Howdy! I love Westerns. ... and the intent of is to celebrate Western Movies/Film - old and new. This site will eventually show my top 30 favorite Westerns - or more. I will have original graphic work with regular updates. All this - and more ... Yee Haw ... !! - jcablerta / Moderator / Administrator

10 thoughts on “Hugh Glass … American Legend / Part 1”

    1. I’ve just watched Man in the WIlderness last night. Must say I’m pleasantly surprised. It’s a much better film than I recalled from my previous viewing so many years ago. It’s me that’s changed for the better though – not the movie. Thus a greater appreciation.

      1. Glad you like it, for me in its the minimalism of the film. Little dialogue. I can still remember the woman silently in labour, just wow, those scenes. And the boat on wheel is very much a products of the time for me. Wish I could watch it again

      2. I downloaded it off torrent. Got a good copy. Yes, that is a powerful, poignant scene. Harris seemed to have a fondness for films that depict Native culture in a human light.

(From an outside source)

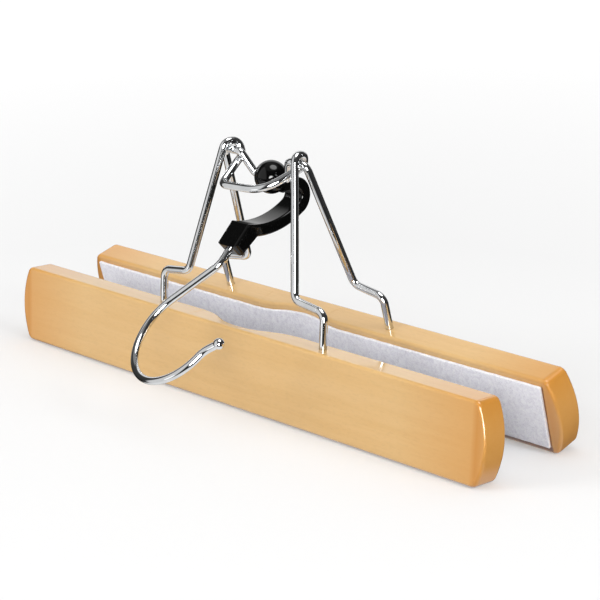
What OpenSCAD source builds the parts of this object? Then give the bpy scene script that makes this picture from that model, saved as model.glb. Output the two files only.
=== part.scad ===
// Trouser hanger: two wooden bars with felt pads clamp the trousers.
// Each bar hangs on a bent wire frame (bail). The front bail's eyes turn on the rear bail.
// A plastic lever turns on the rear bail, pulls the front bail's loop in and shuts the bars,
// and the swivelling hook stands in the lever's end.
// X runs along the bars, +Y is the back, +Z is up. The floor is z = 0, and all sizes are in mm.

/* [Bars] */
// Length of each bar over its bowed ends
bar_length = 250; // [180:1:320]
// Height of each bar
bar_height = 31; // [24:0.1:38]
// Thickness of each bar
bar_thickness = 11.4; // [9.5:0.1:14]
// How far each bar end bows out past its corners
end_bow = 3.8; // [2:0.1:8]
// Corner radius of the bar ends, seen from the front
corner_radius = 2.5; // [1.8:0.1:4]
// Radius of every eased edge on the bars
edge_radius = 1.3; // [0.6:0.1:1.5]
// Lean of the front bar when the hanger stands open, in degrees
front_lean = 3; // [1:0.5:8]
// Lean of the rear bar when the hanger stands open, in degrees
rear_lean = 16; // [10:0.5:20]

/* [Relief] */
// Depth of the finger relief in the front bar
front_relief = 6.9; // [3:0.1:7.6]
// Half width of the front relief
front_relief_half = 25; // [18:0.5:30]
// Depth of the finger relief in the rear bar
rear_relief = 3.8; // [2:0.1:6]
// Half width of the rear relief
rear_relief_half = 21.5; // [16:0.5:30]

/* [Felt pads] */
// Thickness of each felt pad
felt_thickness = 1.25; // [0.8:0.05:3]
// Half length of each felt pad
felt_half = 119; // [80:0.5:150]
// Bare wood above each felt pad
felt_margin = 2.5; // [1:0.1:5]
// Bare wood below each felt pad
felt_foot = 3.1; // [1:0.1:5]
// Gap left between the felt pads when the hanger is shut
shut_gap = 0.7; // [0.4:0.1:2]

/* [Wire frames] */
// Diameter of the wire in both bails and the hook
wire_d = 3; // [2.5:0.1:3.4]
// Height of the hinge axis above the floor
hinge_height = 94.1; // [86:0.1:105]
// Distance from the middle to each leg that enters a bar
stub_half = 43.2; // [38:0.1:60]
// Depth of the holes in the top of the bars
stub_hole = 12.5; // [8:0.1:18]
// Height of the first bend above the bars
jog_low = 13.45; // [10:0.05:18]
// Height of the second bend above the bars
jog_high = 15.55; // [12:0.05:20]
// Distance from the middle to the second bend
jog_half = 28.7; // [26:0.1:32]
// Bend radius of the legs
leg_bend = 3.6; // [3:0.1:5]
// Distance from the middle to the front legs at the hinge
front_top_half = 18.8; // [18.4:0.1:20]
// Distance from the middle to the rear legs at the hinge
rear_top_half = 21.6; // [21:0.1:23]
// Radial gap between the front bail's eyes and the rear bail's pin
eye_gap = 0.3; // [0.2:0.05:0.5]
// Length of the front bail's locking loop from the hinge
loop_reach = 14.9; // [14:0.1:16]
// How far the locking loop points down, in degrees
loop_drop = 30; // [28:0.5:32]

/* [Lock lever] */
// Width of the lever
lever_width = 10.2; // [8:0.1:12]
// Wall thickness of the lever's curved arm
lever_wall = 4.9; // [3.4:0.1:5]
// Inner radius of the crook that holds the shut loop
crook_radius = 2.7; // [2.4:0.1:3]
// Distance of the crook's centre behind the hub pin
crook_back = 8.9; // [8.8:0.05:9.2]
// Distance of the crook's centre below the hub pin
crook_below = 8.55; // [8.4:0.05:8.6]
// Inner radius of the long arm
arm_radius = 34; // [32:0.5:37]
// Radius of the eased edges of the lever
lever_edge = 1.1; // [0.5:0.1:1.6]
// Radius of the ball round the hub pin
ball_radius = 6.4; // [5.5:0.1:7]
// Width of the ball between its flat sides
ball_width = 10.4; // [9:0.1:11]
// Length of the block that carries the hook
block_length = 10.5; // [9:0.1:13]
// Corner radius of the block's end
block_corner = 2.2; // [0.8:0.1:2.4]
// Distance of the block's end in front of the hub pin, on the shank's axis
shank_ahead = 22.2; // [21.5:0.1:23]
// Distance of the block's end below the hub pin, on the shank's axis
shank_below = 24; // [23.5:0.1:24.5]
// Distance of the hub pin behind the hinge axis
hub_back = 3.5; // [3:0.1:4]
// Distance of the hub pin below the hinge axis
hub_drop = 8.5; // [8:0.1:9]
// Radial clearance of the turning fits
fit = 0.07; // [0.03:0.01:0.1]

/* [Hook] */
// Angle of the hook's shank below level when the hanger stands open, in degrees
shank_drop = 44; // [38:0.5:50]
// Turn of the hook about its shank when it lies as shown, in degrees
hook_turn = 9.6; // [-20:0.1:40]
// Straight length of the shank outside the lever
shank_length = 4.7; // [3:0.1:8]
// Bend of the shank, in degrees
neck_bend = 40; // [34:0.5:44]
// Straight length from the bend to the bow
neck_length = 21; // [18:0.1:26]
// Radius of the bow that goes over the rail
bow_radius = 20.7; // [18:0.1:24]
// Turn of the bow, in degrees
bow_turn = 198; // [185:1:205]
// Outward flare of the tip, in degrees
tip_flare = 32; // [15:1:45]
// Diameter of the rounded tip
tip_d = 4.2; // [3.6:0.1:6]

/* [Hidden] */
$fn = 96;
wire_r = wire_d / 2;
// Gap between the wire's ends and their hole bottoms
stub_play = 0.1;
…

  1. I hope this one is good too. It has been quite a while since any good new westerns were released.

    I think a lot of stuff gets shot up your neck of the woods because you have much more unspoiled countryside … and it’s gorgeous. A lot of stuff supposedly taking place in the 19th century is shot on PEI and the rest, well. You’ve got that great scenery 🙂

    1. They used to shoot quite a few movies around southern Alberta. ‘Little Big Man’, ‘Legend of the Fall’, ‘Unforgiven’, ‘Open Range’ .. lots of stuff. But the government here stupidly made some changes that destroyed that incentive. And now many projects are shot around Vancouver and Victoria, British Columbia instead.
      There seems to be a notion that there’s more unspoiled country up here for such projects, but believe me, there’s plenty of open space and great country in the US. But maybe it’s still cheaper to do it here.

    1. Thank you Cindy. Interesting man.
      I’ve done some hiking in the Rockies – luckily never had a bear encounter. But it’s their home and we must tread carefully and respectfully.